Perempuan Diajak Tingkatkan Partisipasi dalam Pemilu
Oleh
Nikson Sinaga
·2 menit baca
MEDAN, KOMPAS – Perempuan diajak untuk memberikan suaranya bagi calon anggota legislatif perempuan yang dapat memperjuangkan kepentingan perempuan pada Pemilihan Umum 2019. Hal ini untuk mendorong peningkatan keterwakilan perempuan di lembaga legislatif pada periode 2019-2024. Keterwakilan perempuan dinilai penting untuk memperjuangkan hak-hak perempuan.
Hal itu terungkap dalam diskusi bertajuk “Peran Politik Perempuan dalam Pemberitaan Media” yang diselenggarakan Dewan Perwakilan Daerah (DPD) dan Forum Jurnalis Perempuan Indonesia, di Medan, Sumatera Utara, Rabu (27/3/2019).
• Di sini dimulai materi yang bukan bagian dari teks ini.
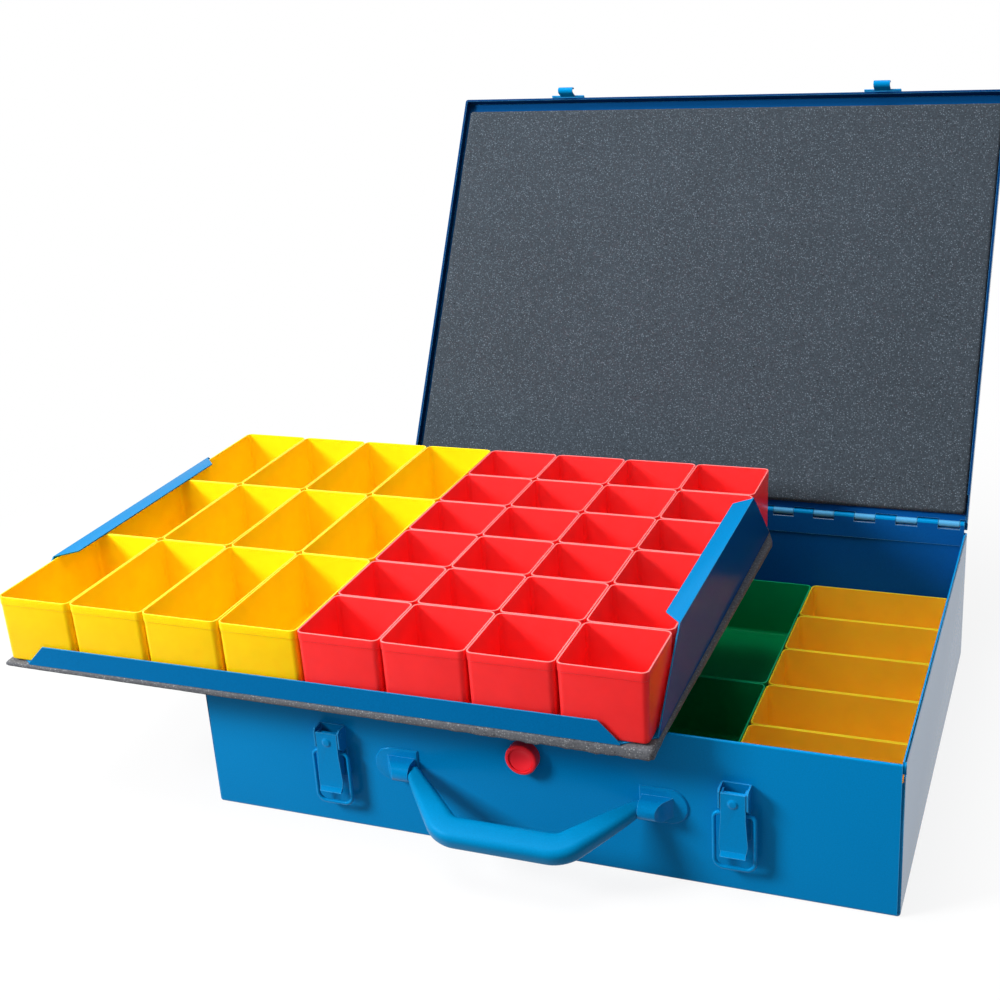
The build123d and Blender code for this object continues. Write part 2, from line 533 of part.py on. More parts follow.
# ---- tray, in its own frame: origin on the plane of the box rims ----
def tray_pan():
    floor_z = -BOX_H - SHEET
    foot, side_foot = TRAY_FLANGE_FOOT, END_FOOT
    floor = Plane.XY.offset(floor_z) * make_face(Polyline(
        (-foot, -PAN_HALF_Y), (foot, -PAN_HALF_Y), (PAN_HALF_X, -side_foot), (PAN_HALF_X, side_foot),
        (foot, PAN_HALF_Y), (-foot, PAN_HALF_Y), (-PAN_HALF_X, side_foot), (-PAN_HALF_X, -side_foot),
        close=True))
    pan = extrude(floor, SHEET, dir=(0, 0, 1))
    top = -BOX_H + TRAY_FLANGE_H
    outline = [(-TRAY_FLANGE_FOOT, floor_z), (-TRAY_FLANGE_FOOT, -BOX_H), (-TRAY_FLANGE_TOP, top),
               (TRAY_FLANGE_TOP, top), (TRAY_FLANGE_FOOT, -BOX_H), (TRAY_FLANGE_FOOT, floor_z)]
    pan += plate_xz(outline, -PAN_HALF_Y - SHEET, -PAN_HALF_Y)
    pan += plate_xz(outline, PAN_HALF_Y, PAN_HALF_Y + SHEET)
    lip_z = LIP_LIFT + SHEET
    for sign in (-1, 1):
        x0 = sign * PAN_HALF_X
        x1 = sign * (PAN_HALF_X + SHEET)
        wall = [(-END_FOOT, floor_z), (-END_FOOT, -BOX_H), (-END_TOP, lip_z),
                (END_TOP, lip_z), (END_FOOT, -BOX_H), (END_FOOT, floor_z)]
        pan += bar_yz(wall, min(x0, x1), max(x0, x1))
        lip = Plane.XY.offset(LIP_LIFT) * make_face(Polyline(
            (x1, -END_TOP), (x1, END_TOP), (x1 - sign * LIP_W, END_TOP - LIP_CHAMFER),
            (x1 - sign * LIP_W, -END_TOP + LIP_CHAMFER), close=True))
        pan += extrude(lip, SHEET, dir=(0, 0, 1))
    return pan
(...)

“Pada periode 2014-2019, ada beberapa kabupaten yang tidak mempunyai anggota perempuan di Dewan Perwakilan Rakyat Daerah," kata Wakil Ketua DPD Darmayanti Lubis. Hal itu, menurut dia, seharusnya tidak terjadi jika lebih banyak perempuan memilih caleg perempuan yang dapat memperjuangkan kepentingan perempuan.
Kepentingan perempuan tak dapat terwakili sepenuhnya jika keterwakilannya sangat minim.
Darmayanti mengatakan, jumlah perempuan di DPR pascareformasi meningkat. Namun, pada periode terakhir ini menurun. Pada periode 1999–2004, ada 45 perempuan atau sembilan persen dari total 500 anggota DPR. Pada periode 2004–2009, meningkat lagi menjadi 61 perempuan atau 11,09 persen dari total 550 anggota DPR. Pada periode 2009-2014 juga naik menjadi 101 perempuan atau 18,04 persen dari 560 anggota.
“Namun, pada periode 2014–2019, jumlah perempuan justru menurun menjadi 97 orang atau 17,32 persen dari 560 anggota DPR. Ini jangan terulang lagi pada Pemilu 2019,” kata Darmayanti.
Darmayanti mengatakan, kepentingan perempuan tak dapat terwakili sepenuhnya jika keterwakilannya sangat minim. Hal itu karena hanya perempuan yang intensif memperjuangkan haknya sendiri.
Pengajar Fakultas Ilmu Sosial dan Ilmu Politik Universitas Sumatera Utara Nurbani mengatakan, sejumlah regulasi memberi kesempatan kepada perempuan untuk meningkatkan keterwakilan. Namun, hal itu belum diikuti peran aktif perempuan untuk lebih berpartisipasi dalam pemilu.
Partai politik, misalnya, diwajibkan mempunyai pengurus perempuan minimal 30 persen. Partai juga harus mencalonkan perempuan sebagai anggota legislatif minimal sebanyak 30 persen di setiap daerah pemilihan.
“Namun, hal itu sering dianggap sebagai syarat normatif saja, sehingga perempuan yang terpilih pun menjadi sedikit,” kata Nurbani.
Anggota legislatif perempuan sebagian masih enggan tampil di media massa karena budaya patriarki.
Penulis dan analis media, J Anto, mengatakan, peran media dalam memberitakan isu-isu perempuan turut mempengaruhi posisi perempuan dalam politik. “Selama ini, isu-isu perempuan belum menjadi isu menarik bagi media massa,” kata Anto.
Rubrik-rubrik perempuan di media massa, kata Anto, juga masih minim. Beberapa media yang menyediakan rubrik berkaitan isu perempuan sebagian besar masih menempatkan isu perempuan di edisi hari Minggu.
Anggota legislatif perempuan, baik di DPR maupun DPRD, kata Anto, juga sangat minim yang tampil di media massa. Anggota legislatif perempuan sebagian masih enggan tampil di media massa karena budaya patriarki.